12. A method in accordance with claim 10 further comprising locking the equipment in the operational position.

13. A method in accordance with claim 10 wherein the equipment is positioned on a vehicle, said method further comprising interlocking the movement of the equipment such that the equipment will not move from the operational position unless movement of the vehicle is substantially blocked.

14. A method in accordance with claim 10 wherein the equipment is positioned on a vehicle, said method further comprising interlocking the movement of the vehicle such that movement of the vehicle is substantially blocked when the equipment is moved from the operational position.

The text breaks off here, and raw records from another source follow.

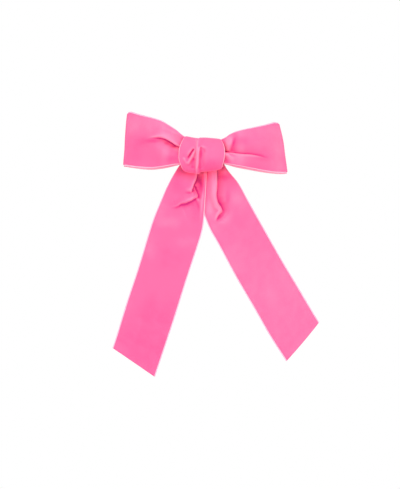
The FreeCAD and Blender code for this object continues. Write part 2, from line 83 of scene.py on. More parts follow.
class BowSettings(bpy.types.PropertyGroup):
    """Sizes and colours of the ribbon, in the units of the real one."""

    ribbon_width: bpy.props.FloatProperty(
        name="Ribbon width", description="From selvedge to selvedge", default=0.038, unit="LENGTH"
    )
    pile_height: bpy.props.FloatProperty(
        name="Pile height", description="Of the velvet above its ground weave", default=0.0007, unit="LENGTH"
    )
    ground_thickness: bpy.props.FloatProperty(
        name="Ground thickness", description="Of the woven ground", default=0.0004, unit="LENGTH"
    )
    selvedge_width: bpy.props.FloatProperty(
        name="Selvedge width", description="Of the bare woven edge", default=0.0009, unit="LENGTH"
    )
    velvet_colour: bpy.props.StringProperty(
        name="Velvet", description="sRGB hex of the pile seen square on", default="FF5F8F"
    )
    # painted highlight: the pile's colour mixed in over ridges
    crest_colour: bpy.props.StringProperty(
        name="Velvet on ridges", description="sRGB hex of the pile where it opens", default="FF7FA3"
    )
    # painted shade: the pile's colour mixed in down in folds and hollows
    shade_colour: bpy.props.StringProperty(
        name="Velvet in folds", description="sRGB hex of the pile looked into", default="C42C74"
    )
    selvedge_colour: bpy.props.StringProperty(
        name="Selvedge", description="sRGB hex of the woven edge", default="FFADC6"
    )
    back_colour: bpy.props.StringProperty(
        name="Ribbon back", description="sRGB hex of the woven back", default="F57AAE"
    )
    thread_colour: bpy.props.StringProperty(
        name="Thread", description="sRGB hex of the sewing thread", default="E8679B"
    )


class StageSettings(bpy.types.PropertyGroup):
    """The camera and the light."""

    lens: bpy.props.FloatProperty(name="Lens", description="Focal length in millimetres", default=135.0)
    view_height: bpy.props.FloatProperty(
        name="View height", description="Height of the view at the tails", default=0.3831, unit="LENGTH"
    )
    floor_z: bpy.props.FloatProperty(
        name="Floor", description="Height of the floor", default=-0.5, unit="LENGTH"
    )


# ---------------------------------------------------------------- shapes


def spline(points, at):
    """Points on a smooth curve through the given ones, at parameters that equal their indexes.

    Between two given points it is the cubic whose end slopes are half the step between each end's
    neighbours.
    """
    p = np.asarray(points, float)
    slope = np.gradient(p, axis=0)
    at = np.clip(np.asarray(at, float), 0, len(p) - 1)
    i = np.minimum(at.astype(int), len(p) - 2)
    f = (at - i)[..., None]
    a, b, c, d = p[i], p[i + 1], slope[i], slope[i + 1]
    cubic = 2 * f**3 - 3 * f**2
    return (cubic + 1) * a - cubic * b + (f**3 - 2 * f**2 + f) * c + (f**3 - f**2) * d


def edge_height(points, x):
    """The height of an outline above each x, where the outline is a smooth curve with rising x."""
    line = spline(points, np.linspace(0, len(points) - 1, 400))
    return np.interp(x, line[:, 0], line[:, 1])


def smooth(low, high, value):
    """0 below low and 1 above high, with a gentle slope between."""
    t = np.clip((value - low) / (high - low), 0, 1)
    return t * t * (3 - 2 * t)


def beside(xyz, path, steps, fade):
    """Where cloth lies beside a line drawn on it, which is cut into that many steps.

    Gives the line's direction at its nearest point, the distance to the line's left, the distance
    either way, and a strength that fades in and out over a share of the line's length at each end.
    """
    line = spline(path, np.linspace(0, len(path) - 1, steps))
    x, z = xyz[..., 0], xyz[..., 2]
    at = ((x[..., None] - line[:, 0]) ** 2 + (z[..., None] - line[:, 1]) ** 2).argmin(-1)
    step = np.gradient(line, axis=0)
    step /= np.linalg.norm(step, axis=1)[:, None]
    off_x, off_z = x - line[at, 0], z - line[at, 1]
    side = step[at, 0] * off_z - step[at, 1] * off_x
    share = at / (len(line) - 1)
    fade_in, fade_out = (max(length, SHORTEST_FADE) for length in fade)
    strength = smooth(0, fade_in, share) * smooth(0, fade_out, 1 - share)
    return step[at], side, np.sqrt(off_x**2 + off_z**2), strength


def push(xyz, path, out, left, right, fade=(0.25, 0.25)):
    """Moves cloth towards the viewer along a line drawn on it.

    The height is out times a bell curve of the distance from the line, whose width is left on the
    line's left side and right on its other side. A negative out presses a valley in.
    """
    _, side, far, strength = beside(xyz, path, 120, fade)
    spread = right + (left - right) * smooth(-0.35, 0.35, side)
    moved = xyz.copy()
    moved[..., 1] -= out * (strength * np.exp(-((far / spread) ** 2)))
    return moved


def tuck(xyz, path, lip, sunk, above, below, roll=0.0, fade=(0.05, 0.5), sharp=0.55):
    """Folds cloth over itself along a line: a raised lip on the line's left, a hollow on its right.

    The hollow is deepest at the line. Beyond it the height steps up to the lip over the distance
    sharp, and the lip's cloth rolls back over the hollow by roll. The lip dies away as a bell curve
    over the distance above, and the hollow over the distance below.
    """
    step, side, far, strength = beside(xyz, path, 160, fade)
    step_at = roll + 0.8 * sharp
    rise = smooth(step_at - sharp, step_at + sharp, side)
    beyond = np.maximum(far - step_at, 0)
    raised = lip * rise * np.exp(-((beyond / above) ** 2))
    height = raised - sunk * (1 - rise) * np.exp(-((far / below) ** 2))
    over = roll * rise * np.exp(-((beyond / (0.6 * above)) ** 2))
    moved = xyz.copy()
    moved[..., 0] += step[..., 1] * over * strength
    moved[..., 2] -= step[..., 0] * over * strength
    moved[..., 1] -= height * strength
    return moved


def swell(xyz, middle, size, out):
    """Moves cloth towards the viewer in a soft round hill, or away in a hollow."""
    off_x, off_z = (xyz[..., 0] - middle[0]) / size[0], (xyz[..., 2] - middle[1]) / size[1]
    moved = xyz.copy()
    moved[..., 1] -= out * np.exp(-(off_x**2) - off_z**2)
    return moved


def folded(surface, folds):
    """A surface with each fold worked into it in turn, given as (function, settings)."""
    for work, settings in folds:
        surface = work(surface, **settings)
    return surface


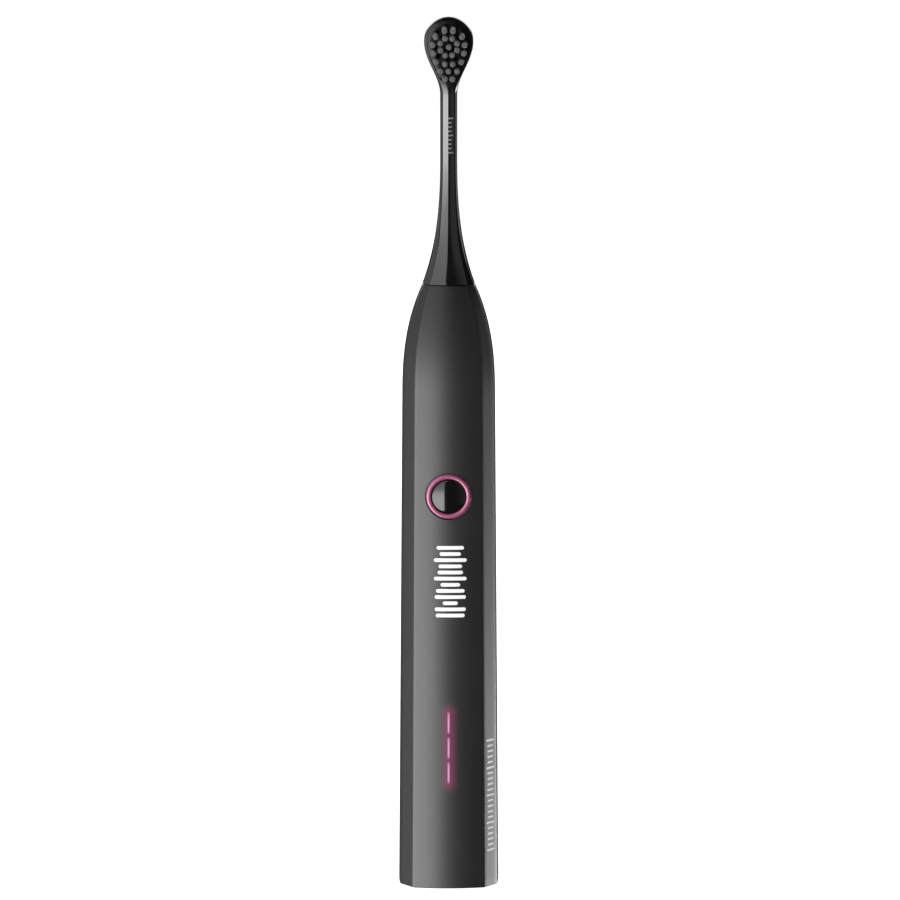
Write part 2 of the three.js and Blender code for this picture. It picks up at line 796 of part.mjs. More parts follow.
function addBase() {
  add('housing', housing(), handleBlack);
  add('base_cap', baseCap(), handleBlack);
  add('base_seal', baseSeal(), rubberBlack);
  add('coil_bobbin', coilBobbin(), innerPlastic);
  add('charge_coil', chargeCoil(), copper);
  add('ferrite_shield', bar(SHIELD.radius, SHIELD.bottom, SHIELD.top, FINE), ferriteGrey);
}

function addElectronics() {
  const { radius, bottom, length, back, terminal, terminalTop } = BATTERY;
  const [lowTab, highTab] = tabHeights();
  add('chassis', chassis(), innerPlastic);
  add('battery_cell', bar(radius, bottom, bottom + length, FINE).translate(0, back, 0), cellGreen);
  add('battery_terminal', bar(terminal, bottom + length + 0.05, terminalTop).translate(0, back, 0), nickel);
  add('battery_tab_negative', batteryTab(lowTab), nickel);
  add('battery_tab_positive', batteryTab(highTab), nickel);
  add('circuit_board', circuitBoard(), boardGreen);
  add('board_screw_lower', boardScrew(BOARD_SCREW.heights[0]), steel);
  add('board_screw_upper', boardScrew(BOARD_SCREW.heights[1]), steel);
  add('charger_chip', boardBlock(CHIPS.charger), chipBlack);
  add('inductor', boardBlock(CHIPS.inductor), ferriteGrey);
  add('controller_chip', boardBlock(CHIPS.controller), chipBlack);
  add('capacitor', boardBlock(CHIPS.capacitor), nickel);
  add('coil_wire_left', wire(WIRE.coil, -1), wireRed);
  add('coil_wire_right', wire(WIRE.coil, 1), wireRed);
  add('motor_wire_left', wire(WIRE.motor, -1), wireRed);
  add('motor_wire_right', wire(WIRE.motor, 1), wireRed);
}

function addControls() {
  const { inner, outer, front, back } = BUTTON_SEAL;
  const plunger = intoFace(bar(SWITCH.pin, SWITCH.pinFront, SWITCH.pinBack), BUTTON.height);
  add('button_bezel', buttonBezel(), pinkMetal);
  add('button_seal', intoFace(ring(inner, outer, front, back, FINE), BUTTON.height), rubberBlack);
  add('power_button', powerButton(), glossBlack);
  add('switch_plunger', plunger, darkPlastic);
  add('tact_switch', tactSwitch(), steel);
  add('light_guide', lightGuide(), clearPlastic);
  lightHeights().forEach((height, i) => {
    add(`light_window_${i + 1}`, lightWindow(height), pinkLight);
    add(`light_diode_${i + 1}`, boardBlock({ height, ...LIGHT.diode }), clearPlastic);
  });
}

function addDrive() {
  const { bottom, top, radius, bore, plate, plateGap } = MOTOR;
  const lower = bottom - plateGap - plate;
  const upper = top + plateGap;
  add('motor_can', ring(bore, radius, bottom, top, FINE), steel);
  add('motor_damper', ring(DAMPER.inner, DAMPER.outer, DAMPER.bottom, DAMPER.top, FINE), rubberBlack);
  add('motor_lower_plate', endPlate(lower), ironGrey);
  add('motor_upper_plate', endPlate(upper), ironGrey);
  add('lower_bearing', bearing(lower), copper);
  add('upper_bearing', bearing(upper), copper);
  add('stator_core', statorCore(), ironGrey);
  add('winding_left', winding(-1), copper);
  add('winding_right', winding(1), copper);
  add('drive_shaft', driveShaft(), steel);
  add('rotor_yoke', rotorYoke(), ironGrey);
  add('magnet_left', magnet(TAU / 2), nickel);
  add('magnet_right', magnet(0), nickel);
  add('spring_anchor', springAnchor(), steel);
  add('torsion_spring', box(
    [-SPRING.half, SPRING.half],
    [-SPRING.thick, SPRING.thick],
    [SPRING.bottom, SPRING.top],
  ), steel);
  add('shaft_seal', shaftSeal(), rubberBlack);
  add('seal_retainer', ring(RETAINER.bore, RETAINER.radius, RETAINER.bottom, RETAINER.top), darkPlastic);
}

function addBrush() {
  add('brush_neck', brushNeck(), glossBlack);
  add('socket_insert', ring(INSERT.bore, INSERT.outer, INSERT.bottom, INSERT.top), innerPlastic);
  add('retaining_clip', retainingClip(), steel);
  add('bristle_plate', bristlePlate(), bristleGrey);
}

addBase();
addElectronics();
addControls();
addDrive();
addBrush();

export default toothbrush;
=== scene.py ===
"""The looks of a sonic toothbrush that stands on its base.

Sizes are in millimetres, in the model's frame, and become metres in mesh_piece(). +Z runs up the
handle, and the front, with the button and the bristles, faces -Y.
"""

import json
import random
from math import atan2, ceil, copysign, cos, hypot, pi, radians, sin, sqrt, tan

import bmesh
import bpy
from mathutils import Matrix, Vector


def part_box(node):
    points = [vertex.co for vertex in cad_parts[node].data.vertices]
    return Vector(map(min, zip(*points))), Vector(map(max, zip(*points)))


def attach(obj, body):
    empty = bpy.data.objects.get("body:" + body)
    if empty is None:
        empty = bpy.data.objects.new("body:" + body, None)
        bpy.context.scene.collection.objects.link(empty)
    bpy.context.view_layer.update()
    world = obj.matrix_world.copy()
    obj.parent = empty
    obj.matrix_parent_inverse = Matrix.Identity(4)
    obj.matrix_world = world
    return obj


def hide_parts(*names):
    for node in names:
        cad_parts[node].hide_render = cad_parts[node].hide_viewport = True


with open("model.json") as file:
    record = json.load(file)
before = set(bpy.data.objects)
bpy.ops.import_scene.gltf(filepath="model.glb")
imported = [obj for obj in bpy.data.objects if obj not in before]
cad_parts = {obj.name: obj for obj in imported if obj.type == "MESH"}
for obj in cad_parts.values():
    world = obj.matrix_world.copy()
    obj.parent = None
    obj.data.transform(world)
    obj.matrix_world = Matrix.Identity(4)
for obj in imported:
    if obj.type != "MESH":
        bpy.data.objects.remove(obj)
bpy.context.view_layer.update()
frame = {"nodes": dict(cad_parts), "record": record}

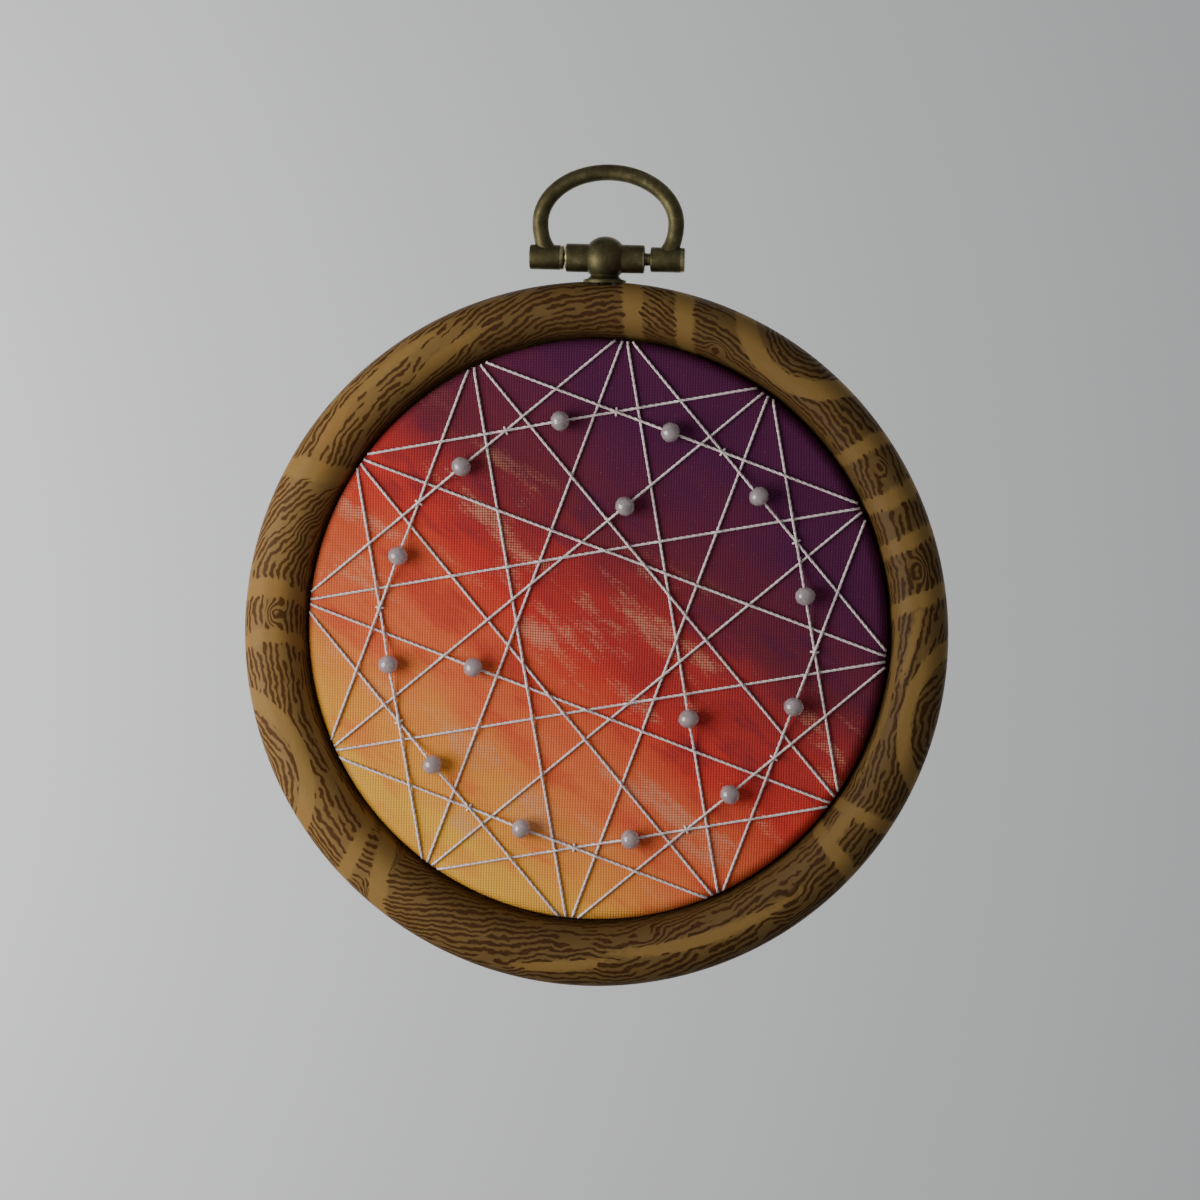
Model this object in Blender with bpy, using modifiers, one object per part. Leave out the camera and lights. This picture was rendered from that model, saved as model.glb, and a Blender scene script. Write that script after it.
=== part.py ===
"""A round textile picture in a flexible two-ring hoop, hung by a hinged metal bail.

The cloth is stretched over a stiff inner ring, and a soft outer ring grips it from outside.
The front faces -Y and +Z is up. The origin is the underside of the bail's arch, where it bears when hung.
Run it with: blender --background --python part.py
"""

import math

import bmesh
import bpy

MM = 0.001
FULL_TURN = 2 * math.pi

# Driving sizes, in millimetres
HOOP_OUTER_RADIUS = 60.5
HOOP_FRONT = 5.5
HOOP_BACK = -5.0
CLOTH_EDGE_RADIUS = 49.9
CLOTH_FACE = 2.2
CLOTH_THICKNESS = 1.0
FIT_GAP = 0.3
RING_STEPS = 64

# The soft outer ring gives, so its outside lies a little left of the opening and below it
OUTSIDE_LEFT = 0.35
OUTSIDE_BELOW = 0.85

# Soft outer ring: its section, as distances from the middle and from mid-depth
OUTER_WALL_RADIUS = CLOTH_EDGE_RADIUS + FIT_GAP
MOUTH_RADIUS = OUTER_WALL_RADIUS + 0.4
CROWN_RADIUS = 55.6
CROWN_WIDTH = 0.8
LAND_FRONT = 1.0
LAND_BACK = -1.3
BACK_FLAT_OUTER = 57.0
BACK_FLAT_INNER = 51.3
BACK_CHAMFER_START = -4.1

# Ridge of the outer ring that presses the cloth into a groove of the inner ring
GRIP_DEPTH = 0.7
GRIP_MIDDLE = -1.9
GRIP_HALF_WIDTH = 1.6
GRIP_STEPS = 4

# Cloth: where its face turns down over the inner ring, and where it is trimmed
TURN_RADIUS = 2.2
CLOTH_TRIM = -4.5

# Stiff inner ring
INNER_RING_BORE = 45.4
INNER_RING_BACK = -4.7
INNER_EDGE_ROUND = 0.6

# Hanger: heights are from the hinge axis, which is also the middle of the ball
HINGE_ABOVE_HOOP = 4.0
BALL_RADIUS = 3.8
KNUCKLE_RADIUS = 2.45
KNUCKLE_LENGTH = 13.6
FLANGE_RADIUS = 3.7
FLANGE_EDGE = 0.65
NECK_RADIUS = 2.4
STEM_RADIUS = 1.25
STEM_LENGTH = 6.0
SEAT_DEPTH = 0.6
PIN_RADIUS = 1.1
PIN_LENGTH = 24.6
EDGE_CHAMFER = 0.3
BALL_SEGMENTS = 28
BALL_RINGS = 16
ROUND_SIDES = 24
PIN_SIDES = 16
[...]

15. A vehicle for transporting equipment comprising: an enclosure housing the equipment;a support frame fixedly mounted to the vehicle;a transport member slidably coupled to said support frame; anda lift platform coupled to said transport member, said lift platform configured to support the equipment in an operational position and a servicing position.

16. A vehicle in accordance with claim 15 further comprising a drive unit comprising at least one of a cylinder and a piston, and a lead screw, the drive unit coupled between said support frame and said transport member, said drive unit configured to control a position of said transport member with respect to said support frame.

17. A vehicle in accordance with claim 16 wherein said piston is at least one of hydraulically and pneumatically actuated.

18. A vehicle in accordance with claim 15 wherein personnel access to the equipment in the operational position is more restricted than in the servicing position.

19. A vehicle in accordance with claim 15 wherein a user that is servicing the equipment is exposed to less of a hazard from a fall from heights when the equipment is in the servicing position than when the equipment is in the operational position.

20. A vehicle in accordance with claim 15 wherein in the servicing position the equipment is substantially outside an outer perimeter of the enclosure.